I'm going to quote from a standard evolutionary textbook, citing one standard line of evidence for evolution. D. Futuyama, Evolution (Sinaur 2005).
If someone asks us why there are no elephants in the Hawaiian Islands, we will naturally answer that elephants couldn't get there. This assumes that elephants originated somewhere else: namely, on a continent. But in a pre-evolutionary worldview, the view of special divine creation that Darwin and Wallace were combating, such an answer would not hold: the Creator could have placed each species anywhere, or in many places at the same time. In fact, it would have been reasonable to expect the Creator to place a species wherever its habitat, such as rain forest, occurred (118).
i) Notice that this is a theological argument rather than a scientific argument against special creation.
ii) Darwin and Futuyama assume, rather than demonstrate, that if God made all the natural kinds by special creation, then all the same kinds of ecological zones would contain all the same kinds of organisms. That's a key assumption, and that's quite an assumption. Moreover, it's dubious to claim that a pre-evolutionary worldview fosters that expectation. To the contrary, major Christian thinkers like Augustine, Aquinas, and Leibniz espoused the principle of plenitude, according to which God will create a world with maximal diversity. On that assumption, we wouldn't expect rote repetition of the same "species" in the same habitats. Rather, we'd expect variation. The greater the better.
Similar climates and habitats, such as deserts and rain forests, occur in both the Old and the New World, yet organisms inhabiting them are unrelated…Darwin's second point is that "barriers of any kind, or obstacles to free migration, are related in a close and important manner to the differences between the productions [organisms] of various regions." Darwin noted, for instance, that marine species on the eastern and western coasts of South America are very different (118-119).
Darwin's "third great fact" is that inhabitants of the same continent or the same sea are related, although the species themselves differ from place to place. He cited as an example the aquatic rodents of South America (the coypu and capybara), which are structurally similar to, and related to, South American rodents of the mountains and grasslands, not to the aquatic rodents (beaver, muskrat) of the Northern Hemisphere (119).

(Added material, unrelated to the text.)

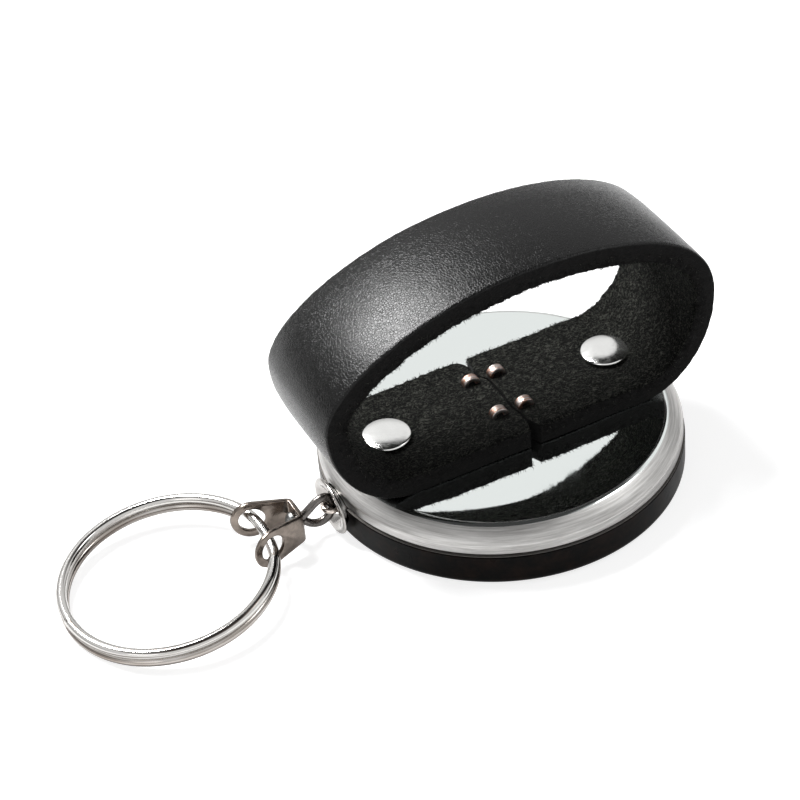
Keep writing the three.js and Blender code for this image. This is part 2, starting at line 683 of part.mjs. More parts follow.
// Outside of the belt loop from one end of the strap round to the other, as points in X and Z
function loopPath() {
  const equator = CASE_HEIGHT + LOOP_EQUATOR;
  const lowerReach = LOOP_HALF_WIDTH - LOOP_FLAT_HALF;
  const upperReach = LOOP_HEIGHT - LOOP_EQUATOR;
  const points = [[BUTT_GAP / 2, CASE_HEIGHT]];
  points.push(...arcPoints(LOOP_FLAT_HALF, equator, lowerReach, LOOP_EQUATOR, -90, 0, LOOP_LOWER_STEPS));
  const upper = arcPoints(0, equator, LOOP_HALF_WIDTH, upperReach, 0, 180, LOOP_UPPER_STEPS);
  for (const [x, z] of upper.slice(1)) {
    const rise = (z - equator) / upperReach;
    points.push([x + LOOP_LEAN * Math.sin((rise * Math.PI) / 2) ** 2, z]);
  }
  const left = arcPoints(-LOOP_FLAT_HALF, equator, lowerReach, LOOP_EQUATOR, 180, 270, LOOP_LOWER_STEPS);
  points.push(...left.slice(1), [-BUTT_GAP / 2, CASE_HEIGHT]);
  return points.map(([x, z]) => new THREE.Vector2(x, z));
}

// Belt loop: the strap, with its worn end corners, rivet holes, cap seats and staple slots
function beltLoop() {
  let loop = uprightStrip(stripShape(loopPath(), STRAP_THICKNESS, 0), STRAP_WIDTH);
  const seatRadius = RIVET_CAP_RADIUS + SEAT_GAP;
  const seatTop = STRAP_TOP + RIVET_CAP_HEIGHT + CUT_OVERRUN;
  for (const side of [-1, 1]) {
    loop = loop.subtract(endNotch(side));
    loop = loop.subtract(rivetHole(side));
    loop = loop.subtract(uprightCylinder(seatRadius, STRAP_TOP, seatTop, side * RIVET_X, 0));
    loop = loop.subtract(stapleSlots((side * STAPLE_SPACING) / 2));
  }
  return loop;
}

// V cut where the two ends meet at one edge of the strap
function endNotch(side) {
  const edge = (side * STRAP_WIDTH) / 2;
  const apex = edge - side * NOTCH_DEPTH;
  const slope = NOTCH_WIDTH / 2 / NOTCH_DEPTH;
  const beyond = edge + side * CUT_OVERRUN;
  const halfBeyond = slope * (NOTCH_DEPTH + CUT_OVERRUN);
  const shape = new THREE.Shape([
    new THREE.Vector2(0, apex),
    new THREE.Vector2(side * halfBeyond, beyond),
    new THREE.Vector2(-side * halfBeyond, beyond),
  ]);
  const depth = STRAP_THICKNESS + 2 * CUT_OVERRUN;
  const geometry = new THREE.ExtrudeGeometry(shape, { depth, bevelEnabled: false });
  geometry.translate(0, 0, CASE_HEIGHT - CUT_OVERRUN);
  return solidOf(geometry);
}

// Slots in the leather for a staple's legs, and a groove for its crown
function stapleSlots(y) {
  const width = STAPLE_WIRE_WIDTH + 2 * STAPLE_PLAY;
  const legSize = STAPLE_WIRE_THICKNESS + 2 * STAPLE_PLAY;
  const grooveTop = CASE_HEIGHT + STAPLE_WIRE_THICKNESS + 2 * STAPLE_PLAY;
  const grooveHeight = grooveTop - CASE_HEIGHT + CUT_OVERRUN;
  const grooveLength = STAPLE_CROWN + legSize;
  let slots = box(grooveLength, width, grooveHeight, 0, y, grooveTop - grooveHeight / 2);
  const legHeight = STRAP_THICKNESS + CUT_OVERRUN;
  for (const side of [-1, 1]) {
    const x = (side * STAPLE_CROWN) / 2;
    slots = slots.add(box(legSize, width, legHeight, x, y, CASE_HEIGHT + legHeight / 2));
  }
  return slots;
}

// Staple: crown, two legs and their curls, bent from one flat wire
function staple(y) {
  const half = STAPLE_CROWN / 2;
  const crownZ = CASE_HEIGHT + STAPLE_PLAY + STAPLE_WIRE_THICKNESS / 2;
  const legTop = STRAP_TOP + STAPLE_PLAY + STAPLE_WIRE_THICKNESS / 2;
  const curl = STAPLE_CURL / 2;
  const curled = arcPoints(half - curl, legTop, curl, STAPLE_CURL_RISE, 180, 0, STAPLE_CURL_STEPS);
  const tipToCrown = [...curled, [half, crownZ]];
  const left = tipToCrown.map(([x, z]) => new THREE.Vector2(-x, z));
  const right = tipToCrown.map(([x, z]) => new THREE.Vector2(x, z)).reverse();
  const wire = STAPLE_WIRE_THICKNESS / 2;
  const shape = stripShape([...left, ...right], wire, wire);
  return shifted(uprightStrip(shape, STAPLE_WIRE_WIDTH), 0, y, 0);
}

// Rivet cap: a low dome on the leather, and the pin under it
function rivetCap(side) {
  const rimTop = STRAP_TOP + RIVET_CAP_RIM;
  const pinEnd = SHELL_CEILING + RIVET_END_GAP;
  const profile = [
    [0, pinEnd],
    [RIVET_PIN_RADIUS, pinEnd],
    [RIVET_PIN_RADIUS, STRAP_TOP],
    [RIVET_CAP_RADIUS, STRAP_TOP],
    ...arcPoints(0, rimTop, RIVET_CAP_RADIUS, RIVET_CAP_HEIGHT - RIVET_CAP_RIM, 0, 90, ROUND_STEPS + 2),
  ];
  return shifted(turned(profile, SMALL_SIDES), side * RIVET_X, 0, 0);
}

// Rivet post: a foot under the shell and a tube up through shell and leather
function rivetPost(side) {
  const bore = RIVET_PIN_RADIUS + RIVET_PIN_GAP;
  const low = SHELL_CEILING - RIVET_FOOT_THICKNESS;
  const tubeEnd = STRAP_TOP - RIVET_END_GAP;
  const profile = [
    [0, low],
    [RIVET_FOOT_RADIUS, low],
    [RIVET_FOOT_RADIUS, SHELL_CEILING],
    [RIVET_TUBE_RADIUS, SHELL_CEILING],
    [RIVET_TUBE_RADIUS, tubeEnd],
    [bore, tubeEnd],
    [bore, SHELL_CEILING],
    [0, SHELL_CEILING],
  ];
  return shifted(turned(profile, SMALL_SIDES), side * RIVET_X, 0, 0);
}

function addPiece(parent, name, solid, finish) {
  const mesh = new THREE.Mesh(geometryOf(solid), new THREE.MeshStandardMaterial(finish));
  mesh.name = name;
  parent.add(mesh);
  return mesh;
}

const keyReel = new THREE.Group();
const { blackCover, polishedSteel, plainSteel, leather } = finishes;

// Case and what is fixed in it
addPiece(keyReel, 'front_cover', frontCover(), blackCover);
addPiece(keyReel, 'back_shell', backShell(), polishedSteel);
addPiece(keyReel, 'centre_post', centrePost(), plainSteel);
addPiece(keyReel, 'exit_nozzle', exitNozzle(), finishes.ringNickel);
const washerLow = COVER_DISC_TOP + RUNNING_GAP;
const washer = discRing(HUB_BORE_RADIUS, WASHER_RADIUS, washerLow, washerLow + WASHER_THICKNESS);
addPiece(keyReel, 'thrust_washer', washer, plainSteel);

// Spool, its spring and the chain wound on it
const coilLow = CHAIN_HEIGHT - LINK_WIDTH / 2;
const coil = discRing(DRUM_RADIUS + SEAT_GAP, COIL_RADIUS, coilLow, coilLow + LINK_WIDTH);
addPiece(keyReel, 'spool_drum', spoolDrum(), finishes.drumPlastic);
addPiece(keyReel, 'spool_cover', discRing(HUB_BORE_RADIUS, SPOOL_RADIUS, SPOOL_TOP, COVER_DISC_TOP), plainSteel);
addPiece(keyReel, 'power_spring', powerSpring(), finishes.springSteel);
addPiece(keyReel, 'chain_coil', coil, finishes.chainNickel);

// Last links of the chain, the swivel and the clevis
const bowX = EYE_X + EYE_RADIUS - EYE_WIRE - LINK_SLACK;
const endLinkX = bowX - LINK_WIRE + LINK_LENGTH / 2;
addPiece(keyReel, 'chain_link_inner', chainLink(endLinkX + LINK_PITCH, true), finishes.chainNickel);
addPiece(keyReel, 'chain_end_link', chainLink(endLinkX, false), finishes.chainNickel);
addPiece(keyReel, 'swivel_eye', swivelEye(), finishes.darkNickel);
addPiece(keyReel, 'swivel_clevis', swivelClevis(), finishes.clevisNickel);

// Split ring through the clevis, its far side let down to the floor
const ringReach = RING_BACK + RING_RADIUS;
const ringDrop = CHAIN_HEIGHT - RING_HEIGHT / 2;
const ringPivot = new THREE.Group();
ringPivot.position.set(HOLE_X, 0, CHAIN_HEIGHT);
ringPivot.rotation.y = -Math.asin(ringDrop / ringReach);
const ringMesh = addPiece(ringPivot, 'split_ring', splitRing(), finishes.ringNickel);
ringMesh.position.x = -RING_BACK;
keyReel.add(ringPivot);

// Belt loop and its fastenings
addPiece(keyReel, 'belt_loop', beltLoop(), leather);
for (const [side, word] of [[-1, 'left'], [1, 'right']]) {
  addPiece(keyReel, `rivet_cap_${word}`, rivetCap(side), finishes.rivetNickel);
  addPiece(keyReel, `rivet_post_${word}`, rivetPost(side), plainSteel);
}
for (const [side, word] of [[-1, 'near'], [1, 'far']]) {
  addPiece(keyReel, `staple_${word}`, staple((side * STAPLE_SPACING) / 2), finishes.stapleCopper);
}

console.log(`least gap between the split ring's turns: ${ringLeastGap().toFixed(2)} mm`);

export default keyReel;
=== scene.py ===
"""Retractable key reel with a leather belt loop: its finished pieces, built round the fixed frame."""

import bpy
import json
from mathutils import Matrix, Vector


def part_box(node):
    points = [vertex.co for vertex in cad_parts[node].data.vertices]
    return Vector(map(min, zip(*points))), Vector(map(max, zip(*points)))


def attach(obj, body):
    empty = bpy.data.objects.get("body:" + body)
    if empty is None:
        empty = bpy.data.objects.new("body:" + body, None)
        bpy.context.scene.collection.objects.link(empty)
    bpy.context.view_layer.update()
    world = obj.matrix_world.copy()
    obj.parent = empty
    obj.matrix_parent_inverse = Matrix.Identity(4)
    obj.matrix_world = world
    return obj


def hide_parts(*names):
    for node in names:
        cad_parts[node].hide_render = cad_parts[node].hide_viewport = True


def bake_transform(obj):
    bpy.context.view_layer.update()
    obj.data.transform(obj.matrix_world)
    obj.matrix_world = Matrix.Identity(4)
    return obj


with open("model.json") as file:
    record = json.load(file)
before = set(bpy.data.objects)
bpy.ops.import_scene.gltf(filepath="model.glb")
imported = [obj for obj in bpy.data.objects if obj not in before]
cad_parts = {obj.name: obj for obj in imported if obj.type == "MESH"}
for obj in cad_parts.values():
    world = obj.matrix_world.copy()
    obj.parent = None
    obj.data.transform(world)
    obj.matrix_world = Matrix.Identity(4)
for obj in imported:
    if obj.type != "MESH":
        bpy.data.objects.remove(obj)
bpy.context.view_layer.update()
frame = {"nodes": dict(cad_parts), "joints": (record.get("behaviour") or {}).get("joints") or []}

import json
import math
import random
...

It's hard to see how that's an argument against special creation. There seems to be a missing premise. It only makes sense on the assumption that special creation entails the fixity of the species.
That, however, is not an implication of special creation. Fiat creationists (as well as progressive creationists) have no problem admitting that populations in geographically or ecologically isolated areas adapt to their distinctive habitat, becoming more specialized, more like their counterparts in the same vicinity, and less like their counterparts across natural barriers. Put another way, fiat creationism opposes macroevolution, not microevolution. Natural kinds can change, within limits.
For Darwin, it was important to show that a species had not been created in different places, but had a single region of origin. He drew particularly compelling evidence from the inhabitants of islands. First, distinct oceanic islands generally have precisely those kinds of organisms that have a capacity for long-distance dispersal and lack those that do not. For example, the only native mammals on many islands are bats. Second, many continental species of plants and animals have flourished on oceanic islands to which humans have transported them. Thus, said Darwin, "He who admits the doctrine of the creation of each separate species, will have to admit that a sufficient number of the best adapted plants and animals were not created for oceanic islands" (119).
Third, most of the species on islands are clearly related to species on the nearest mainland, implying that that was their source. This is the case, as Darwin said, for almost all the birds and plants on the Galapagos Islands. Fourth, the proportion of endemic species on an island is particularly high when the opportunity for dispersal to the island is low. Fifth, island species often bear marks of their continental ancestry (119).
These objections seem to combine the two aforesaid assumptions: fixity of species and God populating the same ecological zones with the same set of organisms.
So the biogeographic evidence for evolution boils down to two arguments. And both arguments are predicated on false premises. It's striking that both Darwin and Futuyama imagine that's inconsistent with special creation. It reflects a hidebound understanding of special creation. Their objections are illogical and ignorant.